Когда-то Тельмана Исмаиловича Мамцурова звали Мышу Мацаба. Он был родом из маленького горного селения, что раскинулось неподалеку от священного монастыря Новый Афон. В детстве ему казалось, что край его земли очень близко – надо лишь дойти до реки Бзыбь, которая несла свои бурные воды в Черное море. Там, за рекой, был уже другой мир – с высокими домами, торговыми улицами, широкими пляжами и женщинами, которые раздеваются почти догола. Мир Мышу Мацаба был совсем не похож на тот дальний мир. Он каждое утро помогал матери выгонять трех коров на пастбище, а вечером гнал их обратно. Только после этого мать кормила его ужином. Из молока они делали сыр, который продавали на базарчике возле монастыря. Там всегда было много туристов – скупых, но доверчивых. Еще мать он колол грецкие орехи, а мать делала из них длинные конфеты. «Чурчхела!» – вспомнил он название любимого лакомства и усмехнулся: как же давно это было!
– Откуда вы приехали? – спрашивал туристов Мышу.
Покупатели были из Ленинграда, Новгорода и других городов, но больше всего – из Москвы.
– Я когда вырасту, тоже в Москву поеду! – говорил им гордый абхазский юноша.
Туристы улыбались и фотографировались с ним на фоне горных вершин и связок чурчхелы.
Окончив школу, Мышу отправился в Гагру отрывать для себя новый мир. Дядя устроил его в автокомбинат, который обслуживал горсовет и другие учреждения.
– Ора! – сказал он племяннику. – Я тебя на престижную работу беру. Смотри, не подведи!
Юному горцу доверили мыть черные «Волги» и менять масло.
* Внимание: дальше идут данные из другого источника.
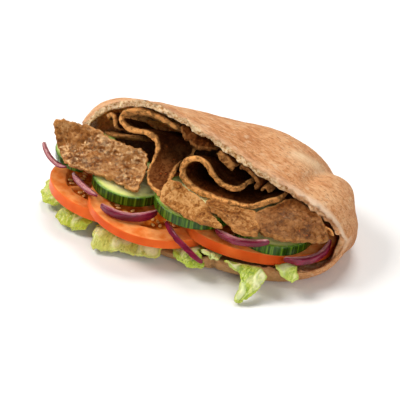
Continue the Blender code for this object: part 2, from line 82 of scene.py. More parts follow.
# --- Node trees --------------------------------------------------------------------------------------
class Shader:
    """A material on one Principled BSDF, with short calls for the nodes that feed it."""

    def __init__(self, name, **values):
        self.material = bpy.data.materials.new(name)
        self.material.use_nodes = True
        self.nodes = self.material.node_tree.nodes
        self.links = self.material.node_tree.links
        self.surface = self.nodes["Principled BSDF"]
        self.set(**values)

    def set(self, **values):
        """Sets or links the surface's sockets, named with _ for a space."""
        for key, value in values.items():
            self.feed(self.surface.inputs[key.replace("_", " ")], value)

    def feed(self, socket, value):
        """Links a socket to the socket, or sets it to a number or colour."""
        if isinstance(value, bpy.types.NodeSocket):
            self.links.new(value, socket)
        else:
            socket.default_value = value

    def place(self, stretch=(1, 1, 1)):
        """Object coordinates in millimetres, divided by `stretch`."""
        node = self.nodes.new("ShaderNodeMapping")
        coordinates = self.nodes.new("ShaderNodeTexCoord")
        self.links.new(coordinates.outputs["Object"], node.inputs["Vector"])
        node.inputs["Scale"].default_value = [1 / (MM * s) for s in stretch]
        return node.outputs["Vector"]

    def attribute(self, name, output="Fac"):
        """The mesh's own values of that name."""
        node = self.nodes.new("ShaderNodeAttribute")
        node.attribute_name = name
        return node.outputs[output]

    def noise(self, size, detail=3.0, roughness=0.55, stretch=(1, 1, 1), vector=None, distortion=0.0):
        """Noise with features about `size` millimetres wide, from 0 to 1."""
        node = self.nodes.new("ShaderNodeTexNoise")
        self.links.new(vector or self.place(stretch), node.inputs["Vector"])
        node.inputs["Scale"].default_value = 1 / size
        node.inputs["Detail"].default_value = detail
        node.inputs["Roughness"].default_value = roughness
        node.inputs["Distortion"].default_value = distortion
        return node.outputs["Fac"]

    def cells(self, size):
        """Distance to the nearest of scattered points that are about `size` millimetres apart."""
        node = self.nodes.new("ShaderNodeTexVoronoi")
        self.links.new(self.place(), node.inputs["Vector"])
        node.inputs["Scale"].default_value = 1 / size
        return node.outputs["Distance"]

    def ramp(self, value, *stops):
        """Maps a value through (position, number or colour) stops."""
        node = self.nodes.new("ShaderNodeValToRGB")
        self.feed(node.inputs["Fac"], value)
        elements = node.color_ramp.elements
        while len(elements) < len(stops):
            elements.new(1.0)
        for element, (position, colour) in zip(elements, stops):
            element.position = position
            rgb = colour if isinstance(colour, tuple) else (colour,) * 3
            element.color = (*rgb, 1.0)
        return node.outputs["Color"]

    def mix(self, share, first, second):
        """The first colour where the share is 0, the second where it is 1."""
        node = self.nodes.new("ShaderNodeMix")
        node.data_type = "RGBA"
        self.feed(node.inputs["Factor"], share)
        for key, value in (("A", first), ("B", second)):
            socket = next(s for s in node.inputs if s.name == key and s.type == "RGBA")
            self.feed(socket, (*value, 1.0) if isinstance(value, tuple) else value)
        return next(s for s in node.outputs if s.type == "RGBA")

    def tint(self, name, strength, first, second):
        """Goes from the first colour towards the second where the attribute `name` goes from 0 to 1."""
        return self.mix(self.math("MULTIPLY", self.attribute(name), strength), first, second)

    def math(self, operation, first, second):
        node = self.nodes.new("ShaderNodeMath")
        node.operation = operation
        self.feed(node.inputs[0], first)
        self.feed(node.inputs[1], second)
        return node.outputs[0]

    def total(self, *parts):
        """The sum of values that are each multiplied by their weight."""
        result, *others = [self.math("MULTIPLY", value, weight) for value, weight in parts]
        for other in others:
            result = self.math("ADD", result, other)
        return result

    def scatter(self, weight, *depths):
        """Lets light in under the surface, to a depth in millimetres for red, green and blue."""
        radius = [depth * MM for depth in depths]
        self.set(Subsurface_Weight=weight, Subsurface_Radius=radius, Subsurface_Scale=1.0)

    def bump(self, height, depth, normal=None):
        """A bump `depth` millimetres deep for a height from 0 to 1, on top of another bump's normal."""
        node = self.nodes.new("ShaderNodeBump")
        node.inputs["Strength"].default_value = 1.0
        node.inputs["Distance"].default_value = depth * MM
        self.links.new(height, node.inputs["Height"])
        if normal:
            self.links.new(normal, node.inputs["Normal"])
        return node.outputs["Normal"]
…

Осенью его забрали в советскую армию, и он сам попросился в танкисты. Его направили в Россию, почти в самую Москву. В девяносто первом, когда до приказа оставалось всего три месяца, им отдали приказ: срочно выдвинуться в город! Мышу обрадовался: вот повезло, Москву посмотрю!
Дело было летом, в августе. На улицах было полно народа, как в выходные на базаре. Люди мешали «Уралам» и БМП и даже бросали им какие-то тряпки на лобовую броню.
– Э, мужики, что происходит? – спрашивал Мышу русских парней –тезку Мишу-наводчика и Валю-командира.
Но мужики и сами ничего не понимали и лишь просили его ехать поаккуратнее. Мише-москвичу стало вдруг очень страшно, и он от страха чуть не наложил в штаны. Правда, может и не только от страха – им тогда не разрешали открывать люк, и они до одури надышались маслом и горючкой. Через два дня им велели возвращаться в дивизию, и Мышу расстроился: он так и не увидел Москву.